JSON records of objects
• • • • • • •
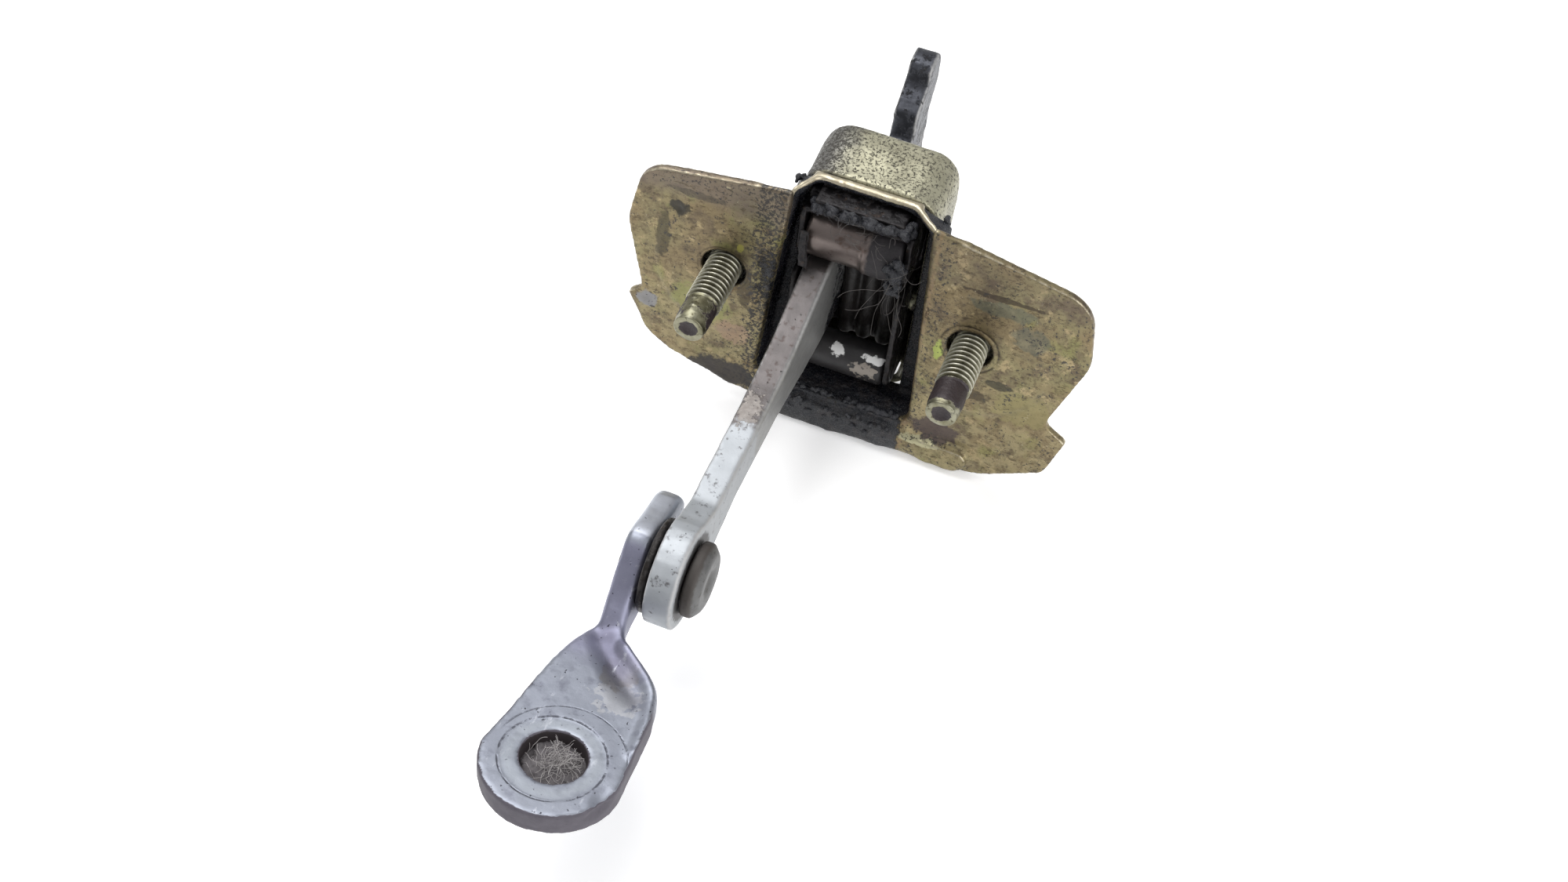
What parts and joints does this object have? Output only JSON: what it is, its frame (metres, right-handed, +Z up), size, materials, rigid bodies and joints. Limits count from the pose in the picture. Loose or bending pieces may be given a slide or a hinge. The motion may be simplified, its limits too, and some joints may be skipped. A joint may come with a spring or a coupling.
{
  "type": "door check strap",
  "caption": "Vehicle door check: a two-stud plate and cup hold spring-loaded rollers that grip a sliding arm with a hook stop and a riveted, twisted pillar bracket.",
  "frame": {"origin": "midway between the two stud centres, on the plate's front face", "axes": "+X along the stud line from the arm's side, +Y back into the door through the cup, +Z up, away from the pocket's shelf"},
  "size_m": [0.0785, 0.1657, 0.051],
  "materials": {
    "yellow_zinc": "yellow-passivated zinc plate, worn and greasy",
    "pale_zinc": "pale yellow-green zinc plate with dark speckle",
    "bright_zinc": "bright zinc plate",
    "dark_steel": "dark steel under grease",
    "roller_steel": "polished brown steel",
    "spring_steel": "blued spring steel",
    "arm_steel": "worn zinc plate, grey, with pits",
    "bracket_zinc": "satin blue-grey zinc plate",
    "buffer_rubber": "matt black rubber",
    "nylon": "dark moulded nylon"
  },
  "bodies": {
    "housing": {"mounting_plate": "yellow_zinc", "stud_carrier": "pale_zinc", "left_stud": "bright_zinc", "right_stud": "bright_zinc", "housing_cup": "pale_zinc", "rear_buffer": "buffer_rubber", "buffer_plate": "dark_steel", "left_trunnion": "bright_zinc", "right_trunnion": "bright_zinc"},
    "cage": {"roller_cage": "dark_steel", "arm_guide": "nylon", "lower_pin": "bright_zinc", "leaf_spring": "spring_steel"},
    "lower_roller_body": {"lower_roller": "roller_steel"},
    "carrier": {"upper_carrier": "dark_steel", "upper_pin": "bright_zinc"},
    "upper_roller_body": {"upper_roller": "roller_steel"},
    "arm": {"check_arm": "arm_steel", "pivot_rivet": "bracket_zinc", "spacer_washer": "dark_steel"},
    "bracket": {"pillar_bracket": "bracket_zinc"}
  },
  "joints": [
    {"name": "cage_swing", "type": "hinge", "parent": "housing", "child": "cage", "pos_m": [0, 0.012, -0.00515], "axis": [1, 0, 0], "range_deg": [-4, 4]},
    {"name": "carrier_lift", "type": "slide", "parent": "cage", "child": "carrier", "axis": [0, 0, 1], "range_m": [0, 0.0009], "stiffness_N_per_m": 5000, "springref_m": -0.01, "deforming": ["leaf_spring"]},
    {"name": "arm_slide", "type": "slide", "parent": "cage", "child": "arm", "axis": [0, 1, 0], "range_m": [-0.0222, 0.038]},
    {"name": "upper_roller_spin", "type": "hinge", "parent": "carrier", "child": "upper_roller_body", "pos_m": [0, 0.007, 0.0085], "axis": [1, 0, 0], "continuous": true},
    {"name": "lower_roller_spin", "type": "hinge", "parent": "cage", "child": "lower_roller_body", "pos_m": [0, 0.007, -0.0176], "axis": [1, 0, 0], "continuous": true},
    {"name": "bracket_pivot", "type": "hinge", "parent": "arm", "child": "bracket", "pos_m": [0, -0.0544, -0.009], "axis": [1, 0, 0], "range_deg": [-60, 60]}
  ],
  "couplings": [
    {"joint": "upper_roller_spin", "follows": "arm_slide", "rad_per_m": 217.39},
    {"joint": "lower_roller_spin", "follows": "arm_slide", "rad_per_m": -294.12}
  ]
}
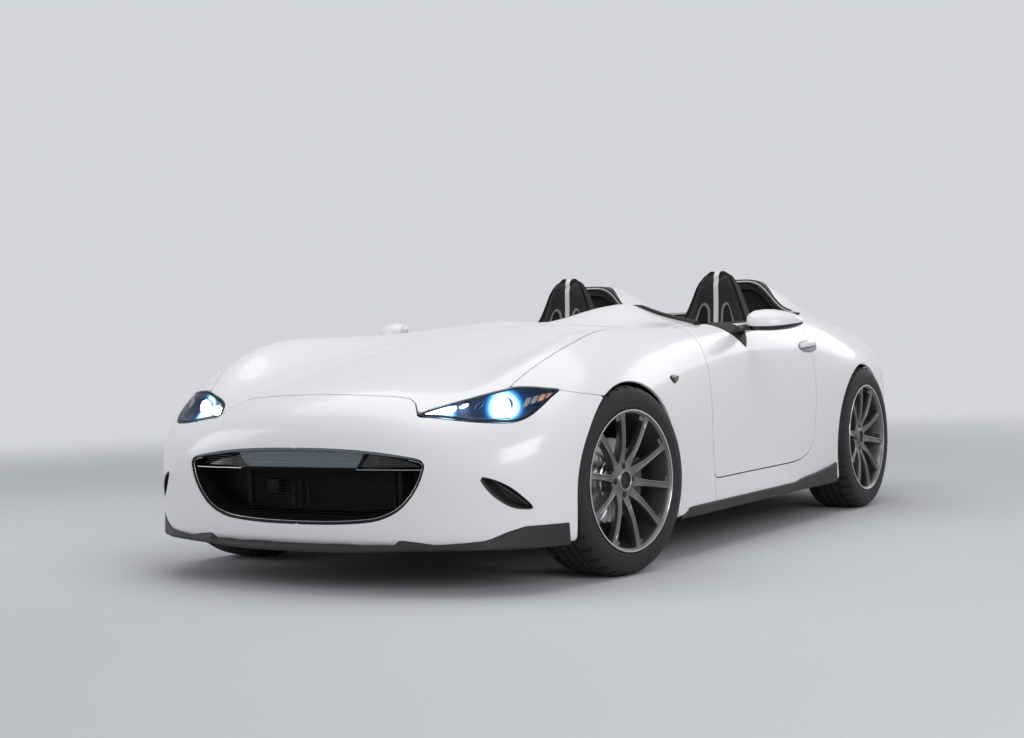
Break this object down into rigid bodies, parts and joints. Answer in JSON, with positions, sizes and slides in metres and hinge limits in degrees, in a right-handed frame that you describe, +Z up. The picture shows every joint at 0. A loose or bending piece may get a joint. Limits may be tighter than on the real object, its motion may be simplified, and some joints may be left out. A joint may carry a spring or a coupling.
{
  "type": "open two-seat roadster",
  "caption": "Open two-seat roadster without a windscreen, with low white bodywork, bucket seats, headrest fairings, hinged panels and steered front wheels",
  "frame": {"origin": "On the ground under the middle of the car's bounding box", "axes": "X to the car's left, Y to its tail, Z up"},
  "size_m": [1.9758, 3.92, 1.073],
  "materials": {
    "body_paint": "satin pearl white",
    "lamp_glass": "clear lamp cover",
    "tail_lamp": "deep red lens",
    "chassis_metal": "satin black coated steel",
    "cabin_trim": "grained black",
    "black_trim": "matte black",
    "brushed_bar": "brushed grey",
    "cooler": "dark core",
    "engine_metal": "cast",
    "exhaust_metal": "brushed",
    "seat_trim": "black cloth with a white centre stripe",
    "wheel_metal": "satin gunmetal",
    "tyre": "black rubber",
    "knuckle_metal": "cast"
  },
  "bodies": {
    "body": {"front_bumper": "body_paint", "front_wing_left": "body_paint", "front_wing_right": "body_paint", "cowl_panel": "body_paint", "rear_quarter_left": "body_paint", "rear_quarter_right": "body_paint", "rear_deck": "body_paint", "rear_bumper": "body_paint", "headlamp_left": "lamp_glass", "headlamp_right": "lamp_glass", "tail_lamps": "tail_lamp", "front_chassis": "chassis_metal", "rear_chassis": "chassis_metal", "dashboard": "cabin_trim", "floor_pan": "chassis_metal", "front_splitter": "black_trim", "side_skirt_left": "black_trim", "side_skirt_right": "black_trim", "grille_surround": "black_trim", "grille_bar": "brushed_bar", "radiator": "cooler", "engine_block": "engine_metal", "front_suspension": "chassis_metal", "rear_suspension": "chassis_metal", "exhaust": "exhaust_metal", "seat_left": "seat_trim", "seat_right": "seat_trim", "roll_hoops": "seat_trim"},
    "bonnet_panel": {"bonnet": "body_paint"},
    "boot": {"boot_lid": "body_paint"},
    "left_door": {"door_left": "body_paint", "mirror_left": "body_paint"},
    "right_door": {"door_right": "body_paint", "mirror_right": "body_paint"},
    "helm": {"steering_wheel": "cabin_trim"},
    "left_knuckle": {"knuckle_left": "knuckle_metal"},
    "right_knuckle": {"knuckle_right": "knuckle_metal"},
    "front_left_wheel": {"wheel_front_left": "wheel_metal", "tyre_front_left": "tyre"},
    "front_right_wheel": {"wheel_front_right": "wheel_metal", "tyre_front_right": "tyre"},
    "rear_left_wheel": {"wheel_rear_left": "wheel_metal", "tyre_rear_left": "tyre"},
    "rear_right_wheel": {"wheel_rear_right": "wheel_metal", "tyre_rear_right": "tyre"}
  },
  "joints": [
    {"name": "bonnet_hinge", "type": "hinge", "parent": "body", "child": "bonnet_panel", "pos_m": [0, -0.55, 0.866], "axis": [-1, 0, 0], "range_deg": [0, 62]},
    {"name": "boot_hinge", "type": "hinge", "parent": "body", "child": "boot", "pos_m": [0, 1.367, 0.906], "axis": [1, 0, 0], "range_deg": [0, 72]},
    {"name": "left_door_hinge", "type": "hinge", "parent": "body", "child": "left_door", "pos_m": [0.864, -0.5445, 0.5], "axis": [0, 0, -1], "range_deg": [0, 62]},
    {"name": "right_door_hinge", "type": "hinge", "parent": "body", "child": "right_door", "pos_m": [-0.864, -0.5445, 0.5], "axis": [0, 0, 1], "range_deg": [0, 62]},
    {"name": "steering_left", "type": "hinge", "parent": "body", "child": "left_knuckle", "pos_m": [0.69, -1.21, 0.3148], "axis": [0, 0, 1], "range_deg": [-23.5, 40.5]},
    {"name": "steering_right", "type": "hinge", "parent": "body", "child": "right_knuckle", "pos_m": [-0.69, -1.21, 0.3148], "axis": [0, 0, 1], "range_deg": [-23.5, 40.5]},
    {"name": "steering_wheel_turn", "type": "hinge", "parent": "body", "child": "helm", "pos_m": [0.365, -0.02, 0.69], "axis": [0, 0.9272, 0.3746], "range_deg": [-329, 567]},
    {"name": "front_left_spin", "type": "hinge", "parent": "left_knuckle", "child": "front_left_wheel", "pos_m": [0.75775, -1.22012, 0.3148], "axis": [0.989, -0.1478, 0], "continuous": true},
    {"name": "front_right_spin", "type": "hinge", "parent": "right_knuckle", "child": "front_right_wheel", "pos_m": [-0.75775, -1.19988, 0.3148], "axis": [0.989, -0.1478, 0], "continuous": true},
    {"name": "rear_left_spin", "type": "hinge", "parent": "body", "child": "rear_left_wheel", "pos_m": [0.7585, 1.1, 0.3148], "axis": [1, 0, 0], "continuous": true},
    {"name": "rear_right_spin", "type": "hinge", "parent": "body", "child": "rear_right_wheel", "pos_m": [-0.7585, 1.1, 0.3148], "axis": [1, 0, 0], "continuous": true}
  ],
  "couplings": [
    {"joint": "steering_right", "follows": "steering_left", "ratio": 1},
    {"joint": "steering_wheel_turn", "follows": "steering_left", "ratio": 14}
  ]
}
• • • • • • •
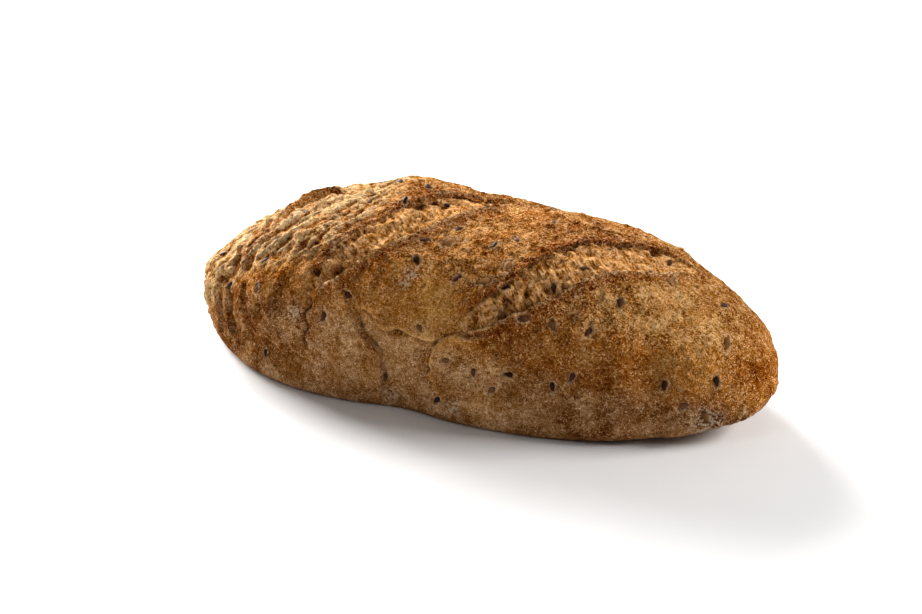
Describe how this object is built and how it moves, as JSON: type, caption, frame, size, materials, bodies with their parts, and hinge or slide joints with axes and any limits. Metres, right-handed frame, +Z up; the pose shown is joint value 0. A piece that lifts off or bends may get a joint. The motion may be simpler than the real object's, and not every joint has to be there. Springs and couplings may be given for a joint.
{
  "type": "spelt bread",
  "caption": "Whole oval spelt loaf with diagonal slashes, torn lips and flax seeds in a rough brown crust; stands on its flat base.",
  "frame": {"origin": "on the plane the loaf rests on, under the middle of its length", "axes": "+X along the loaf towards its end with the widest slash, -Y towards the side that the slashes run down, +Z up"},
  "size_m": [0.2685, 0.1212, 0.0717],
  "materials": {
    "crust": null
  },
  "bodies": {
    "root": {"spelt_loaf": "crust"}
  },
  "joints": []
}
• • • • • • •
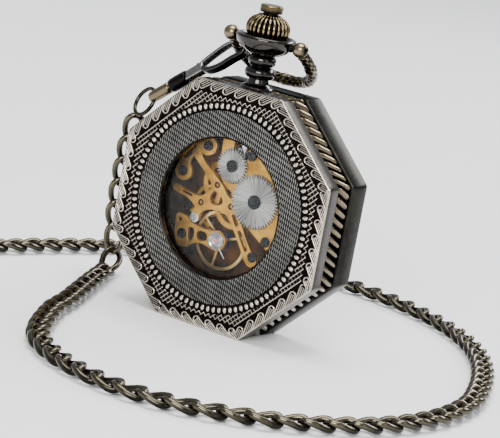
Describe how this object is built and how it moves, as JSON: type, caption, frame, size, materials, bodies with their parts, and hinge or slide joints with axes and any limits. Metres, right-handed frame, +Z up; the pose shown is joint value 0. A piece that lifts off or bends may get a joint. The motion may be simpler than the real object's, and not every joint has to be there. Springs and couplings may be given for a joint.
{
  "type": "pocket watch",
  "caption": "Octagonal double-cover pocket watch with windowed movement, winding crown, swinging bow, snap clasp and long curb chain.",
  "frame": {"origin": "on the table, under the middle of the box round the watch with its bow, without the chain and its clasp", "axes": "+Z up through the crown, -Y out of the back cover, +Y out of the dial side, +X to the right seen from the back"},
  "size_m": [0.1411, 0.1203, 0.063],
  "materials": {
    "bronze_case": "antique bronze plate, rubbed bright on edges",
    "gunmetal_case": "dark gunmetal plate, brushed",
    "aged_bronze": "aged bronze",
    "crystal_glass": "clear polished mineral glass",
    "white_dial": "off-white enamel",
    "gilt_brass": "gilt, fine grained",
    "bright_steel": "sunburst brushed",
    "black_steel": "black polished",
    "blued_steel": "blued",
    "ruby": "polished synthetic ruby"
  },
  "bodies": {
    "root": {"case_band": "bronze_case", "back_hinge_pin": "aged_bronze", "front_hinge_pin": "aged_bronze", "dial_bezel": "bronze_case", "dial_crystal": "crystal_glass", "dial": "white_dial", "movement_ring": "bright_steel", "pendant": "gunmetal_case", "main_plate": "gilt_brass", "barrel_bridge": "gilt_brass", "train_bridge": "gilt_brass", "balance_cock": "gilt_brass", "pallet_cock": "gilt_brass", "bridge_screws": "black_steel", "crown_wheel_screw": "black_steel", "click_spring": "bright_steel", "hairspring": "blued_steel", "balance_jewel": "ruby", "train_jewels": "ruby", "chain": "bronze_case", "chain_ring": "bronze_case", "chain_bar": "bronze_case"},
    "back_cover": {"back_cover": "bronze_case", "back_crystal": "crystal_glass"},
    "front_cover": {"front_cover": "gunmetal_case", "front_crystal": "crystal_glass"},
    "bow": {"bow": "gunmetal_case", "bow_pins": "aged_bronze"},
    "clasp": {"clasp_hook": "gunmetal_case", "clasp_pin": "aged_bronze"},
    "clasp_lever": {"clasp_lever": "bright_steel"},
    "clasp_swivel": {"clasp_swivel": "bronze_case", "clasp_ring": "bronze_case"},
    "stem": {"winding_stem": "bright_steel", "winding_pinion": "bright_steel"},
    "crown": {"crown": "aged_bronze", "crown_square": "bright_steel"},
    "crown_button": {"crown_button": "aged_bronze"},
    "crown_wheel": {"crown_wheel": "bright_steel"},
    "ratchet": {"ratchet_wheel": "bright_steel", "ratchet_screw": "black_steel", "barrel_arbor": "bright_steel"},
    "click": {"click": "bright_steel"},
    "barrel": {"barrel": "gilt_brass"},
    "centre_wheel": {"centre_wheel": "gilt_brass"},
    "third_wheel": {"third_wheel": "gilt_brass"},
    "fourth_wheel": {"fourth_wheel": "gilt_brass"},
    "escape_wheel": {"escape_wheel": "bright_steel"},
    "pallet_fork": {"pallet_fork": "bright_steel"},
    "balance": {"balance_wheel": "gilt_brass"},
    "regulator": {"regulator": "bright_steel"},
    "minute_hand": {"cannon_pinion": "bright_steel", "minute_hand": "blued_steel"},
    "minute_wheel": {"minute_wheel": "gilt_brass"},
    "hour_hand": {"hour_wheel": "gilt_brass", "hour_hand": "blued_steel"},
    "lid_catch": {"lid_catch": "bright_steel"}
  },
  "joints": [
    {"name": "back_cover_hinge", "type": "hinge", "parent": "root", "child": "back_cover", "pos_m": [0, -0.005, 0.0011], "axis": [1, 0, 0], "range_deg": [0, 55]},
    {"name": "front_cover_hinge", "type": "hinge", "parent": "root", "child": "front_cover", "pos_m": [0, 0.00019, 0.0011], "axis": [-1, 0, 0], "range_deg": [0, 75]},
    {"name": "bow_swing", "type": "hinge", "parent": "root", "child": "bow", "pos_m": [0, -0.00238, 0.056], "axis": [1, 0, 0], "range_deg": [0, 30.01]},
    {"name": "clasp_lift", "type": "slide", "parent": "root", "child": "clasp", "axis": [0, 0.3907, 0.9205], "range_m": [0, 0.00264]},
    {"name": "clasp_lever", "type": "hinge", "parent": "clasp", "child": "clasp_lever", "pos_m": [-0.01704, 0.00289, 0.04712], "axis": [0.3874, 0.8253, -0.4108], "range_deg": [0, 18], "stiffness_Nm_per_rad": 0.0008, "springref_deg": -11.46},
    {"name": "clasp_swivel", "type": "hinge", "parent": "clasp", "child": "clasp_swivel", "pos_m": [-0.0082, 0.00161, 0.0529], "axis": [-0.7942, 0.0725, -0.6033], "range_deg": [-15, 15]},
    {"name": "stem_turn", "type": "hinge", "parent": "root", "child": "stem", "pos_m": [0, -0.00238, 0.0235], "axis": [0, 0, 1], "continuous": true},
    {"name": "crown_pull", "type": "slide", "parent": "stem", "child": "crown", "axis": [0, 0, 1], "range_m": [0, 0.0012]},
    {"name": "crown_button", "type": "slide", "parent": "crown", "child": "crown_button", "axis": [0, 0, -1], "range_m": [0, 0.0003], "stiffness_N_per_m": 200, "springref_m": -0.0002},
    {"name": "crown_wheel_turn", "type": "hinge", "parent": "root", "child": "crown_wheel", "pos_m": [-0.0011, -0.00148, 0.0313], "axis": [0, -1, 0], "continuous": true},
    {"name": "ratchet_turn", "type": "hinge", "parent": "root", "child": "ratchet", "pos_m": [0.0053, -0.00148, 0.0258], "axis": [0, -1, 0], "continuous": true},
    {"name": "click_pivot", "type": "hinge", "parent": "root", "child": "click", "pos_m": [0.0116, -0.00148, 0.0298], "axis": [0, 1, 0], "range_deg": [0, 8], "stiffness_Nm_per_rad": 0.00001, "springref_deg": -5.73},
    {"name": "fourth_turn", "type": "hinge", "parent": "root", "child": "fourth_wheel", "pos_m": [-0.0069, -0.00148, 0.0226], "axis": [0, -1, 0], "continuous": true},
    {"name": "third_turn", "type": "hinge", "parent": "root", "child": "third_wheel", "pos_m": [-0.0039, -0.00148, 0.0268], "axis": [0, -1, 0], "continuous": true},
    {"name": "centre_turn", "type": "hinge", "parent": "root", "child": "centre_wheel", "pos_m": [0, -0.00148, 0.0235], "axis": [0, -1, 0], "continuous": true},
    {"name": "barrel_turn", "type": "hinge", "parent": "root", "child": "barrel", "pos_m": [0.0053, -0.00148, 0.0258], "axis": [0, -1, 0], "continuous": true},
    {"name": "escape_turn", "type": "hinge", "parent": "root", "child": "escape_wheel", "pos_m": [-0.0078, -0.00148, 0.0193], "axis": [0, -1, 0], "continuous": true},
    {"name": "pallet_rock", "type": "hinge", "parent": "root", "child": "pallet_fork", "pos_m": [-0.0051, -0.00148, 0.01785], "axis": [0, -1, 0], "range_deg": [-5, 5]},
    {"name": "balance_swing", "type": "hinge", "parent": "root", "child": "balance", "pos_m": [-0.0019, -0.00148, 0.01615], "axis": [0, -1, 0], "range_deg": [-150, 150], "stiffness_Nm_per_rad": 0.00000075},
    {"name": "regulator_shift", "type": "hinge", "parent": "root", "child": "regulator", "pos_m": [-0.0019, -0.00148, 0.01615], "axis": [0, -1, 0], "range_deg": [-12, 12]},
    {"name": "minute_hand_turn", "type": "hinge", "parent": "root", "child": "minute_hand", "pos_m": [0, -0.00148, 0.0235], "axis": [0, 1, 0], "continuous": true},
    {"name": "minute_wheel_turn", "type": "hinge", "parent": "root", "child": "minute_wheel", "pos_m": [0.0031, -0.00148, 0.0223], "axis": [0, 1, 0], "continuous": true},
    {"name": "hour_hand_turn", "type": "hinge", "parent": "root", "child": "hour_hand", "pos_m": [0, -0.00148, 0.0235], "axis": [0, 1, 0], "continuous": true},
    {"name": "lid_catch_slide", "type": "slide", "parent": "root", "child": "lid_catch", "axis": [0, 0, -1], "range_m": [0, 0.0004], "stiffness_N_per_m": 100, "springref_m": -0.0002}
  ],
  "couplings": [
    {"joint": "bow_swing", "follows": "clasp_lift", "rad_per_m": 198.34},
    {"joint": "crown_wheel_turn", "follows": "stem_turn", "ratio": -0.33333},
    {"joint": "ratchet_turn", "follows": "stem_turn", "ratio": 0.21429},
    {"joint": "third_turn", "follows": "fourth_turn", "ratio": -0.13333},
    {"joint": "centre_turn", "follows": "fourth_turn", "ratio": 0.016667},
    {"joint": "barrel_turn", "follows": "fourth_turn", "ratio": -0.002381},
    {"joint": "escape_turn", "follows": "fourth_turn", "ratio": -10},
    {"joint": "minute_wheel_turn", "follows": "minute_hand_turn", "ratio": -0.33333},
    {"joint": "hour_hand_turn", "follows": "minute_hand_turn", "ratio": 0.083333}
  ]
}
• • • • • • •
* _Task objective_:
Look over the listing. Pull out every line with the string "handed" in it.

* _Task result_:
What parts and joints does this object have? Output only JSON: what it is, its frame (metres, right-handed, +Z up), size, materials, rigid bodies and joints. Limits count from the pose in the picture. Loose or bending pieces may be given a slide or a hinge. The motion may be simplified, its limits too, and some joints may be skipped. A joint may come with a spring or a coupling.
Break this object down into rigid bodies, parts and joints. Answer in JSON, with positions, sizes and slides in metres and hinge limits in degrees, in a right-handed frame that you describe, +Z up. The picture shows every joint at 0. A loose or bending piece may get a joint. Limits may be tighter than on the real object, its motion may be simplified, and some joints may be left out. A joint may carry a spring or a coupling.
Describe how this object is built and how it moves, as JSON: type, caption, frame, size, materials, bodies with their parts, and hinge or slide joints with axes and any limits. Metres, right-handed frame, +Z up; the pose shown is joint value 0. A piece that lifts off or bends may get a joint. The motion may be simpler than the real object's, and not every joint has to be there. Springs and couplings may be given for a joint.
Describe how this object is built and how it moves, as JSON: type, caption, frame, size, materials, bodies with their parts, and hinge or slide joints with axes and any limits. Metres, right-handed frame, +Z up; the pose shown is joint value 0. A piece that lifts off or bends may get a joint. The motion may be simpler than the real object's, and not every joint has to be there. Springs and couplings may be given for a joint.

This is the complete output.